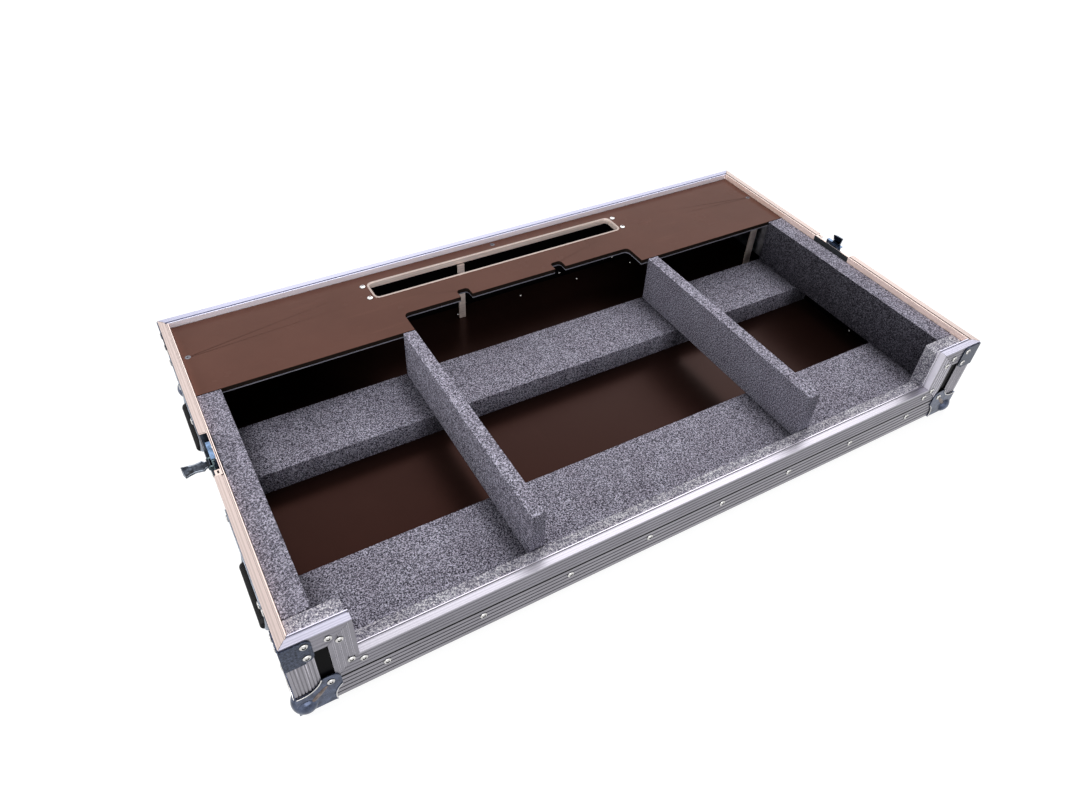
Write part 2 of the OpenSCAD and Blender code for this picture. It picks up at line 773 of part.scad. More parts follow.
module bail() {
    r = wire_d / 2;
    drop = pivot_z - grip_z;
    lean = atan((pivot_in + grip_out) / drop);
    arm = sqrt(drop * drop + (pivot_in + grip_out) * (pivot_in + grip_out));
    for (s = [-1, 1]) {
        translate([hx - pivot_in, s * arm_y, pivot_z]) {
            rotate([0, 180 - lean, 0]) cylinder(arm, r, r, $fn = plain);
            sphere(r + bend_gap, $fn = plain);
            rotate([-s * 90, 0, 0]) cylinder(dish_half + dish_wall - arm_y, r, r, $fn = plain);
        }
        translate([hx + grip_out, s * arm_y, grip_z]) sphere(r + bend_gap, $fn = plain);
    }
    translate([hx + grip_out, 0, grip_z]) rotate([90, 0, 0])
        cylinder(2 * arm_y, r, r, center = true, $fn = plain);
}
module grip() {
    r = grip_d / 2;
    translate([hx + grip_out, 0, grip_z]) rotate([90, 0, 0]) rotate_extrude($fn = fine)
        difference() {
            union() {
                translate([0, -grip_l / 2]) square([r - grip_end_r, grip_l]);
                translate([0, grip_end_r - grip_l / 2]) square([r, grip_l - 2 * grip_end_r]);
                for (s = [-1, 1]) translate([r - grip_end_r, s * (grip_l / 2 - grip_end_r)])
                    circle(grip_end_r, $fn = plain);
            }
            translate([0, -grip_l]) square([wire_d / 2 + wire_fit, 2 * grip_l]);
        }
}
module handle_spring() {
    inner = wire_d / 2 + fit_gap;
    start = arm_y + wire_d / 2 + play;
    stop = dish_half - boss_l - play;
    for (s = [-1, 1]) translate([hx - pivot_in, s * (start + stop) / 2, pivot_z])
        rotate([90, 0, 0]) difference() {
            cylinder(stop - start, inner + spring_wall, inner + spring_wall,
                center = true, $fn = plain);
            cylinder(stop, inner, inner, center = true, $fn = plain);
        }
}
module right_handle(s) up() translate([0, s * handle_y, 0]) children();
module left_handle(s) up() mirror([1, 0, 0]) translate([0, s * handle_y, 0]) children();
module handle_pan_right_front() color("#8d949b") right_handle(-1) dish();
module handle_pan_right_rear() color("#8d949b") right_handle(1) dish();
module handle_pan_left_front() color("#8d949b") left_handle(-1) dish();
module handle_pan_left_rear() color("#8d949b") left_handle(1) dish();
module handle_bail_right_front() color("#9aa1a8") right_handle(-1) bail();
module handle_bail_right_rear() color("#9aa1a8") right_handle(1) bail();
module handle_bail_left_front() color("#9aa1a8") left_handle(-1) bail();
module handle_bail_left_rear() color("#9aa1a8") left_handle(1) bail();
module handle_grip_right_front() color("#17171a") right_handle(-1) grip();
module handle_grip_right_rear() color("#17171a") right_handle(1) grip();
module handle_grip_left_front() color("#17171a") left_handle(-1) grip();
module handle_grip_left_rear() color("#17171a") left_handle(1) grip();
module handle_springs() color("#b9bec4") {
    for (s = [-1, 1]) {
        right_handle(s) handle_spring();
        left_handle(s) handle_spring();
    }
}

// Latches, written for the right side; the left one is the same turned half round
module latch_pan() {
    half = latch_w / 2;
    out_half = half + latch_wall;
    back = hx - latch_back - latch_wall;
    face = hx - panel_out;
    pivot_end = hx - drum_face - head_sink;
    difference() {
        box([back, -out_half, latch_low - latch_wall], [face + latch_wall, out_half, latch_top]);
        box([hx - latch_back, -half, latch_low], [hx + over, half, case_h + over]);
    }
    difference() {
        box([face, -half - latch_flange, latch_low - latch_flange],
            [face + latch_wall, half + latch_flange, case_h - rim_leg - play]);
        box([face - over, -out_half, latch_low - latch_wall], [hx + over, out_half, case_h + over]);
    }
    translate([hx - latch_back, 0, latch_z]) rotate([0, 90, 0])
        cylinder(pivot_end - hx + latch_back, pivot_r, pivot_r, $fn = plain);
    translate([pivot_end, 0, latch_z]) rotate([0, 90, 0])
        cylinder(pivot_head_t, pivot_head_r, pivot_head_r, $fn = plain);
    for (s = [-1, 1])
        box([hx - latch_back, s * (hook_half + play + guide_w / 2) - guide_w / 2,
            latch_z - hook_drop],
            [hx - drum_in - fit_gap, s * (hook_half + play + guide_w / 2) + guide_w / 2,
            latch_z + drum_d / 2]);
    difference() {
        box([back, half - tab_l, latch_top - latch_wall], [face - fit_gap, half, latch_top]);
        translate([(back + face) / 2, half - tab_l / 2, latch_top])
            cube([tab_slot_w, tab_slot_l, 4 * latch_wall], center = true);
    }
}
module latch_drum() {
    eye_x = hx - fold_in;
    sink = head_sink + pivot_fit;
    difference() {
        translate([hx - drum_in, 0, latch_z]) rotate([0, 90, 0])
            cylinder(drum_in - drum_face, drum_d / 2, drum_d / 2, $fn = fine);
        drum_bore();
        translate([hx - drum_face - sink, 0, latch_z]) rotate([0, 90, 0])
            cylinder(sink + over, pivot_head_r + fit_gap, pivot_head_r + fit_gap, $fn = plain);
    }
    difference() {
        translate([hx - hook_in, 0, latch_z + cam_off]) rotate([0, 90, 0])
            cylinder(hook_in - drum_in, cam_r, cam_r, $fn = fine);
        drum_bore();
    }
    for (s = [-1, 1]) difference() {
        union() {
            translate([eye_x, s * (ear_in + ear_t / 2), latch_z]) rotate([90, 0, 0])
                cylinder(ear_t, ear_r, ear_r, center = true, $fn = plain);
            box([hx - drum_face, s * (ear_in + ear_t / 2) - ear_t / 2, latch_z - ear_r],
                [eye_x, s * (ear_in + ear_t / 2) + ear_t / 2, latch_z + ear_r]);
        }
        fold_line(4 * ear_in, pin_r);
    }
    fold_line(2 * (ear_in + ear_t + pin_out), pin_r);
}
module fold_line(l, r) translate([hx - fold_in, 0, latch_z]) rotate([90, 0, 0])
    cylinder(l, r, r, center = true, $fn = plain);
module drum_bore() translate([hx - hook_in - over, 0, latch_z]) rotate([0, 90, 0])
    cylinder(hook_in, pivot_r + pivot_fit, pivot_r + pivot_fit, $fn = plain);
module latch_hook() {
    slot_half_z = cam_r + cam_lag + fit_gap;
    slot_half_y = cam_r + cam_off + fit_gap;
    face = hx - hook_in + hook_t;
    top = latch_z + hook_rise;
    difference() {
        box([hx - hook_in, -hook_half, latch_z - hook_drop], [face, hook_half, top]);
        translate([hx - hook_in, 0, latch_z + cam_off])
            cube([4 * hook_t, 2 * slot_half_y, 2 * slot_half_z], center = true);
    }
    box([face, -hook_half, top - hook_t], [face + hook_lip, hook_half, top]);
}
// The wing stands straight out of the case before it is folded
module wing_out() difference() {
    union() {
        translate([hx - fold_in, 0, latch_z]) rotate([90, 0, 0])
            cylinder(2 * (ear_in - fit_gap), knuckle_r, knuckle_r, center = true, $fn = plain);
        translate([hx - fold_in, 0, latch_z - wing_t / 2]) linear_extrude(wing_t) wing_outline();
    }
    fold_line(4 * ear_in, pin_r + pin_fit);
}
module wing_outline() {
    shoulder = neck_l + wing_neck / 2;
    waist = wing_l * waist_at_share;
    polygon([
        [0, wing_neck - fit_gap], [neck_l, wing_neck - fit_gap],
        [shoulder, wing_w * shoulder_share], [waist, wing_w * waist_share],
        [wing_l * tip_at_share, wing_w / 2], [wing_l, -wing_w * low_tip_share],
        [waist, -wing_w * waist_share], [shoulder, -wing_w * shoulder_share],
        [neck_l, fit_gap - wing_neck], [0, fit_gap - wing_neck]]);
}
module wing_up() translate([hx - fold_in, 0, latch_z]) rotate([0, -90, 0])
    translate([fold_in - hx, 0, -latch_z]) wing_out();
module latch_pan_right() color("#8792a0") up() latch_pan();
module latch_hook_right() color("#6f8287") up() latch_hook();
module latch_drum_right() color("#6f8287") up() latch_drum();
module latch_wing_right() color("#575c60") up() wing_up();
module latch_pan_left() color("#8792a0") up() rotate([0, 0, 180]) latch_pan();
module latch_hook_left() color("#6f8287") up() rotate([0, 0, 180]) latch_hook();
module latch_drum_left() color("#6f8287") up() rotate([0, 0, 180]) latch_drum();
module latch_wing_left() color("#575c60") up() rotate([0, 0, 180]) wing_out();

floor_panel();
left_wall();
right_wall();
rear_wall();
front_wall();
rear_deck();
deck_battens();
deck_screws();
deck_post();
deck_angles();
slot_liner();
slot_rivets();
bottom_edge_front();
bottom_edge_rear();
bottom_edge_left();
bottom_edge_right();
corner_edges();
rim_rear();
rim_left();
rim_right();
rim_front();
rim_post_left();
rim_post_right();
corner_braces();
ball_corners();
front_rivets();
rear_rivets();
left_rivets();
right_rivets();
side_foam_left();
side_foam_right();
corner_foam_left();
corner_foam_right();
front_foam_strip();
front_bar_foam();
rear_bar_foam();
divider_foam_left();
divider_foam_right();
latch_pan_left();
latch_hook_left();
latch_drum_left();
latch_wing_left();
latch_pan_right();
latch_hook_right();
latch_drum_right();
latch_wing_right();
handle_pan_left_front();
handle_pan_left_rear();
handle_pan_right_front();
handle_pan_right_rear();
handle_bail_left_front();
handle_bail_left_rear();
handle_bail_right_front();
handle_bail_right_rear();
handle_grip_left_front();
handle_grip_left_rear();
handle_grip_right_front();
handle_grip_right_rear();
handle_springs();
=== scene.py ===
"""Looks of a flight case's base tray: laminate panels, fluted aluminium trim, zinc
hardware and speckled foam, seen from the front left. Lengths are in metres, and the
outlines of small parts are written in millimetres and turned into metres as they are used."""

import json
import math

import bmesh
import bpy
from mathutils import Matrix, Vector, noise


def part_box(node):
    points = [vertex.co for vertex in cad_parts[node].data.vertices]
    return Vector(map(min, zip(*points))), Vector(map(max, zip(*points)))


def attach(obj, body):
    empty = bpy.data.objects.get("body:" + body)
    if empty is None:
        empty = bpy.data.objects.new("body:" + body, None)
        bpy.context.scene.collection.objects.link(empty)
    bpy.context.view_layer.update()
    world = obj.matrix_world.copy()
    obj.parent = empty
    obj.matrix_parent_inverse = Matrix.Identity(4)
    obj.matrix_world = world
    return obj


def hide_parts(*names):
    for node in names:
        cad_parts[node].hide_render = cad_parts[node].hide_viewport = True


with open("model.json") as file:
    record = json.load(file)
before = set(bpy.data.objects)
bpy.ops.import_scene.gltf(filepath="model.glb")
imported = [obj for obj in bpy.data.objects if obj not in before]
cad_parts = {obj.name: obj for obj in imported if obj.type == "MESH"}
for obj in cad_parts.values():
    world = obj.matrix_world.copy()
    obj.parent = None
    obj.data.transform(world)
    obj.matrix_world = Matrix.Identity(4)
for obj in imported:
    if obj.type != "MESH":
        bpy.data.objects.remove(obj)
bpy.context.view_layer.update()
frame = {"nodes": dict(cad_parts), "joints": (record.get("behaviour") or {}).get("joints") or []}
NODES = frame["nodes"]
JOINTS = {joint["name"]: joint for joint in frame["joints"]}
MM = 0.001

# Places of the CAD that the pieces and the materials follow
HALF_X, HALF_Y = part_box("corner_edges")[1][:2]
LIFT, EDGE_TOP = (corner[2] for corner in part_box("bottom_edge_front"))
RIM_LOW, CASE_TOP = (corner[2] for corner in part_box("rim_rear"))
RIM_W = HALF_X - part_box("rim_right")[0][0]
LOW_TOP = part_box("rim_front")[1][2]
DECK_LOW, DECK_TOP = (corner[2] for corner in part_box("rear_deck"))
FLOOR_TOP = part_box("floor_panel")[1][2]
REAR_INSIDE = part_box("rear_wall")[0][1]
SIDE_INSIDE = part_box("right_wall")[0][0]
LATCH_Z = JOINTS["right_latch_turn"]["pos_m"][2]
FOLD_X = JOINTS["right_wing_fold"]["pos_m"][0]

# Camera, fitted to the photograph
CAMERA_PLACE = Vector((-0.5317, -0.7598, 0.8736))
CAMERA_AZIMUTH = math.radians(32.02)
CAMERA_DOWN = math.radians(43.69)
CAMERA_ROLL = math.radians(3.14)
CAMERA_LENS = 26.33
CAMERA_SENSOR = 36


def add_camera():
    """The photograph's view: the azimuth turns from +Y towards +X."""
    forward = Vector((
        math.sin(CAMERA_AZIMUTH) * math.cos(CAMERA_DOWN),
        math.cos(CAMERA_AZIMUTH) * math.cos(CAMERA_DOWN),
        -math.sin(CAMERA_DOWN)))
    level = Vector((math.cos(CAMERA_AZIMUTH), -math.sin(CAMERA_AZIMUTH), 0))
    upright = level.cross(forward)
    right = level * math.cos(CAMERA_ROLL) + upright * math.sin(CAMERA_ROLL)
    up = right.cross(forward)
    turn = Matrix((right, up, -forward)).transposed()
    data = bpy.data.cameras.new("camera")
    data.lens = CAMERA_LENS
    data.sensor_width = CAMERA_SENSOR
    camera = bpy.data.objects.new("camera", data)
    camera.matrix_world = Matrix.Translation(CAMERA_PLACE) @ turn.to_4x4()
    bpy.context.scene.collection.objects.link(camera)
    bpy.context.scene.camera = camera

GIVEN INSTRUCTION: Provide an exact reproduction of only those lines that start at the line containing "floor_panel();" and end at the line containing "bpy.context.scene.collection.objects.link(empty)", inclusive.

RESPONSE TO THIS EXERCISE:
floor_panel();
left_wall();
right_wall();
rear_wall();
front_wall();
rear_deck();
deck_battens();
deck_screws();
deck_post();
deck_angles();
slot_liner();
slot_rivets();
bottom_edge_front();
bottom_edge_rear();
bottom_edge_left();
bottom_edge_right();
corner_edges();
rim_rear();
rim_left();
rim_right();
rim_front();
rim_post_left();
rim_post_right();
corner_braces();
ball_corners();
front_rivets();
rear_rivets();
left_rivets();
right_rivets();
side_foam_left();
side_foam_right();
corner_foam_left();
corner_foam_right();
front_foam_strip();
front_bar_foam();
rear_bar_foam();
divider_foam_left();
divider_foam_right();
latch_pan_left();
latch_hook_left();
latch_drum_left();
latch_wing_left();
latch_pan_right();
latch_hook_right();
latch_drum_right();
latch_wing_right();
handle_pan_left_front();
handle_pan_left_rear();
handle_pan_right_front();
handle_pan_right_rear();
handle_bail_left_front();
handle_bail_left_rear();
handle_bail_right_front();
handle_bail_right_rear();
handle_grip_left_front();
handle_grip_left_rear();
handle_grip_right_front();
handle_grip_right_rear();
handle_springs();
=== scene.py ===
"""Looks of a flight case's base tray: laminate panels, fluted aluminium trim, zinc
hardware and speckled foam, seen from the front left. Lengths are in metres, and the
outlines of small parts are written in millimetres and turned into metres as they are used."""

import json
import math

import bmesh
import bpy
from mathutils import Matrix, Vector, noise


def part_box(node):
    points = [vertex.co for vertex in cad_parts[node].data.vertices]
    return Vector(map(min, zip(*points))), Vector(map(max, zip(*points)))


def attach(obj, body):
    empty = bpy.data.objects.get("body:" + body)
    if empty is None:
        empty = bpy.data.objects.new("body:" + body, None)
        bpy.context.scene.collection.objects.link(empty)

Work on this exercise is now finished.